Two students who attended the heated Okaloosa County School Board’s adoption of the controversial Coach Aaron Feis Guardian Program said they worried it would create even more school violence.
Roxanne Daniel, a Fort Walton Beach High School graduate, organized last year’s “March for our Lives” event.
“Please, for the sake of my peers and the students of Okaloosa County, recognize that the risk of adding to the victims of gun violence in our region outweighs” implementing the guardian program, Roxanne told board members.
Helena Hunter, who attends Destin Middle School, questioned whether teachers carrying handguns would make her and her friends safer.
“It’s just not really safe for the students because they can’t get (the weapon),” Helena said at the crowded meeting. “Also for the parents, because if they know the teachers who are teaching their kids have a gun, it doesn’t really seem safe.”
Santa Rosa mental health case
Recently, a teacher with a history of mental problems employed by the Santa Rosa County School District stabbed his parents multiple times.
Erick Reitz was hired Aug. 9, 2018, at Gulf Breeze High School as a paraprofessional in its exceptional student program. A Gulf Breeze graduate and wrestler, he also was an assistant wrestling coach.
Before joining the high school, the 29-year-old earned an honorable discharge from the Air Force and worked for more than two years at the Niceville Police Department. His three job references all raved about him, including current Niceville police Officer Stephen Usry. Reitz seemed like an ideal candidate for the guardian program.
On April 30, however, Reitz “snapped.” He stabbed his mother and father multiple times at a Gulf Breeze home where they all lived. After he refused a demand by his father, Brady, to drop the knife, the father shot his troubled son to death. The Santa Rosa County Sheriff’s Office emergency dispatcher reported hearing multiple gunshots.
Nothing in Reitz’ 25-page job application or résumé indicated to the high school or school district that six months before Reitz was killed the Niceville Police Department released him for psychological issues and that he'd been Baker Acted twice and placed on the Brady/Giglo list by the First Judicial Circuit's State Attorney's Office. The list indicates an officer cannot be relied upon to truthfully testify in court.
Larkin-Skinner said she hopes mental disorders suffered by a person like Reitz would be uncovered during the psychological evaluation before the candidate for certification receives the go-ahead from the Sheriff's Office to become a guardian.
“I would expect and hope someone like that would be caught up front,” she said. “(The evaluation) is designed to catch things that might send up red flags.”
For now, the state law passed to protect schools and school children stands. However, the Marjory Stoneman Douglas High School Public Safety Commission held a two-day meeting last week and will meet again in August.
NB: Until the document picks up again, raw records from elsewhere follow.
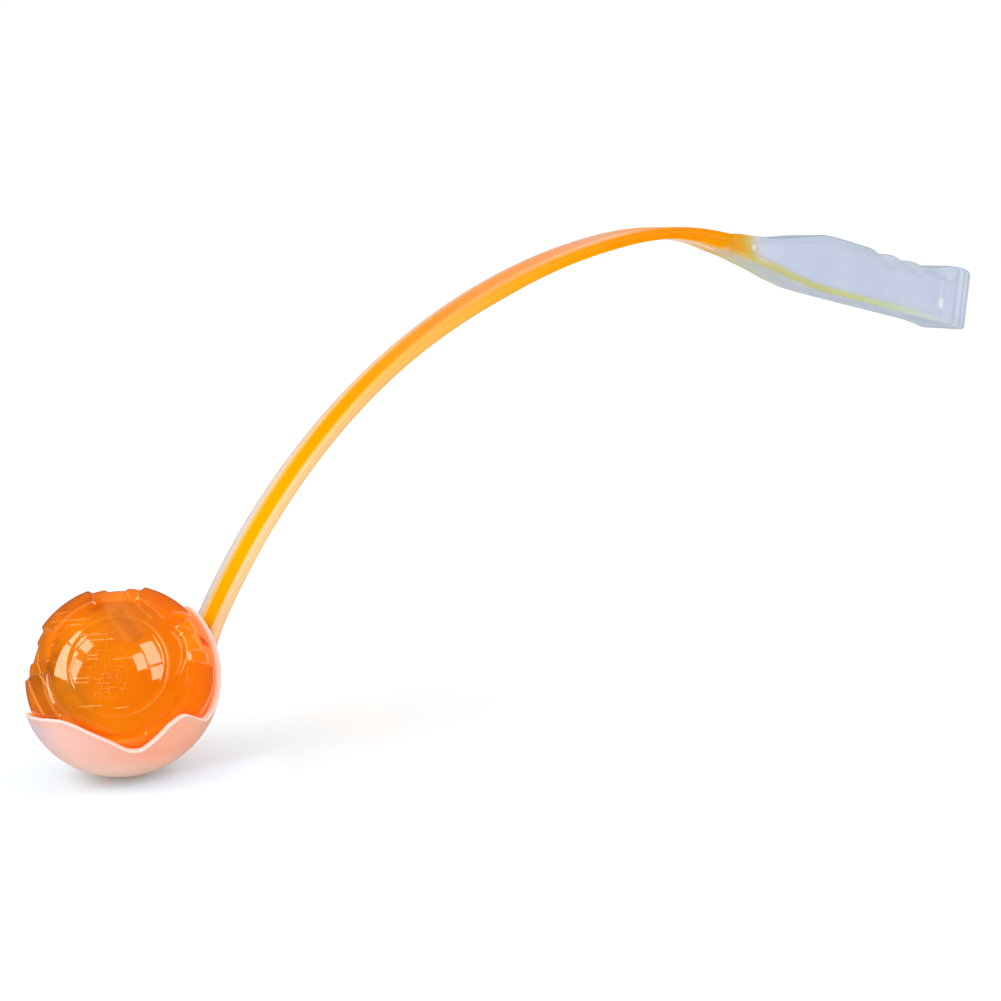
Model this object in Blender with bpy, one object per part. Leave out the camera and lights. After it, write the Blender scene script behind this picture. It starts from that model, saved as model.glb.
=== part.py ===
"""Dog ball thrower: a claw cup on a long sprung shaft with a flat grip, and the ball it holds.

The thrower's middle plane is XZ. The grip lies toward +X, the cup's mouth looks up and back
toward -X, and the cup's lowest point is on Z = 0. Lengths are in metres.
"""

import math

import bmesh
import bpy
from mathutils import Euler, Matrix, Vector

mm = 0.001

# Space left between two pieces that touch
fit_gap = 0.3 * mm

# Ball: two hollow halves with a raised tread
ball_body_radius = 29.8 * mm
tread_height = 2.2 * mm
ball_wall = 3.0 * mm
ball_turn_degrees = (66.0, 0.0, -24.0)

# Cup: a claw whose inside is a sphere round the ball, set towards the mouth in its outer sphere
cup_room = 0.8 * mm
cup_wall = 1.4 * mm
cup_inner_rise = 1.3 * mm
cup_rim_round = 0.45 * mm
cup_stub_length = 7.0 * mm
mouth_degrees = 120.0

# Shaft: a flat spring in three arcs, wider than it is thick
shaft_length = 306.0 * mm
shaft_width = 18.0 * mm
shaft_thickness = 5.4 * mm
shaft_edge_round = 0.9 * mm
shaft_foot_degrees = 23.3
shaft_steps = 44

# Core: the coloured strip let into the shaft's crown face, with a tail along the grip's floor
core_width = 8.4 * mm
core_tail_end_gap = 4.0 * mm
core_floor = 1.3 * mm

# Grip: a hollow frame closed by two side plates and an end cap
grip_length = 146.0 * mm
grip_height = 26.2 * mm
grip_width = 24.0 * mm
grip_flange = 2.8 * mm
grip_ledge = 1.0 * mm
grip_crown_round = 3.0 * mm
grip_floor_round = 1.4 * mm
grip_end_wall = 5.0 * mm
finger_count = 3
finger_depth = 1.5 * mm
plate_thickness = 1.6 * mm
plate_inset = 0.35 * mm
plate_nose_start = 11.6 * mm
plate_nose_round = 3.4 * mm
plate_steps = 13
cap_length = 22.0 * mm
cap_edge_round = 3.6 * mm
cap_tongue_width = 12.0 * mm
cap_tongue_height = 7.0 * mm
cap_lean_degrees = 4.5

# Heading of the crown face, in degrees above +X, at shares of the shaft's length
shaft_heading_shares = ((0.0, 62.8), (0.5, 29.5), (0.8, 10.8), (1.0, -10.8))

# Shaft thickness and width as shares of their greatest and root values, along its length
shaft_thickness_shares = (
    (0.0, 0.46), (0.25, 0.50), (0.38, 0.60), (0.50, 0.83), (0.60, 1.0), (0.78, 1.0),
    (0.90, 0.91), (0.95, 1.0), (1.0, 1.28),
)
shaft_width_shares = ((0.0, 1.0), (0.70, 0.95), (0.88, 0.94), (1.0, 1.06))
core_depth_share = 0.62
core_dive_share = 0.17

# Finger scallops along the frame: first valley, spacing, steep side and gentle side
finger_start_share = 0.661
finger_pitch_share = 0.114
finger_steep_share = 0.038
finger_gentle_share = 0.068

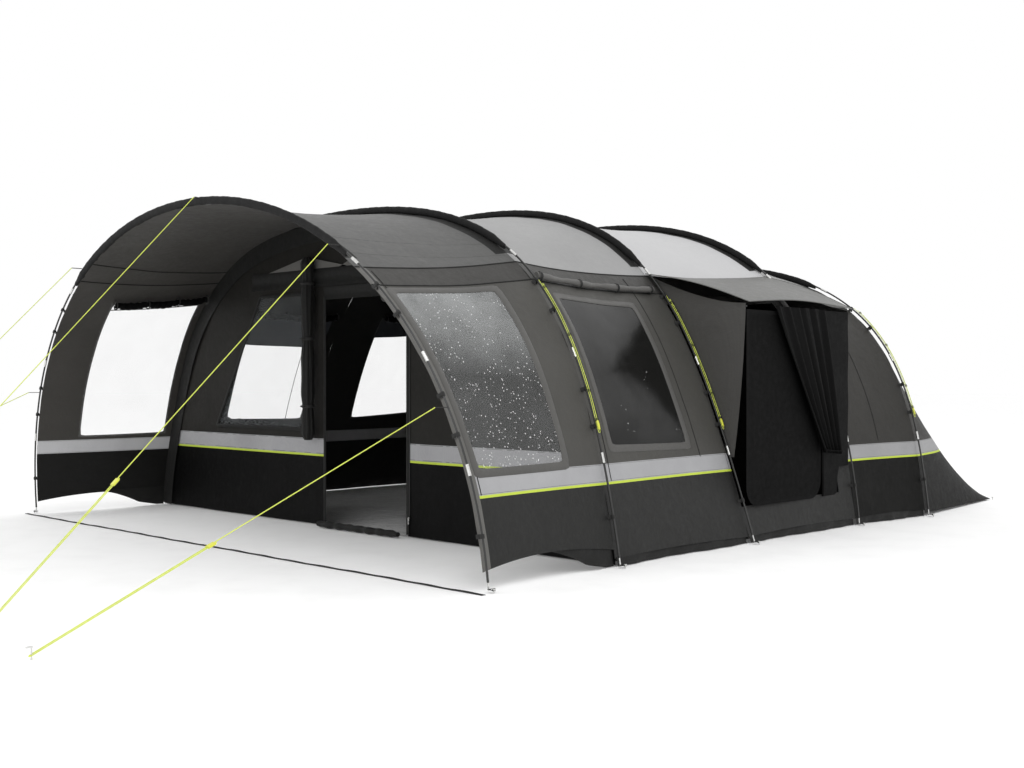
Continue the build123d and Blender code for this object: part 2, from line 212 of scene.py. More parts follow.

The commission has until 2023 to meet and make other proposals to the Florida Legislature.
Meanwhile, Daniel Hahn wishes for a few more things to improve school safety, which he takes very seriously. The Santa Rosa County School District's safety director conducted “listening sessions” with high school and eighth grade students throughout the year.
His wish list? Tons of money for more counselors, more school resource officers and moats.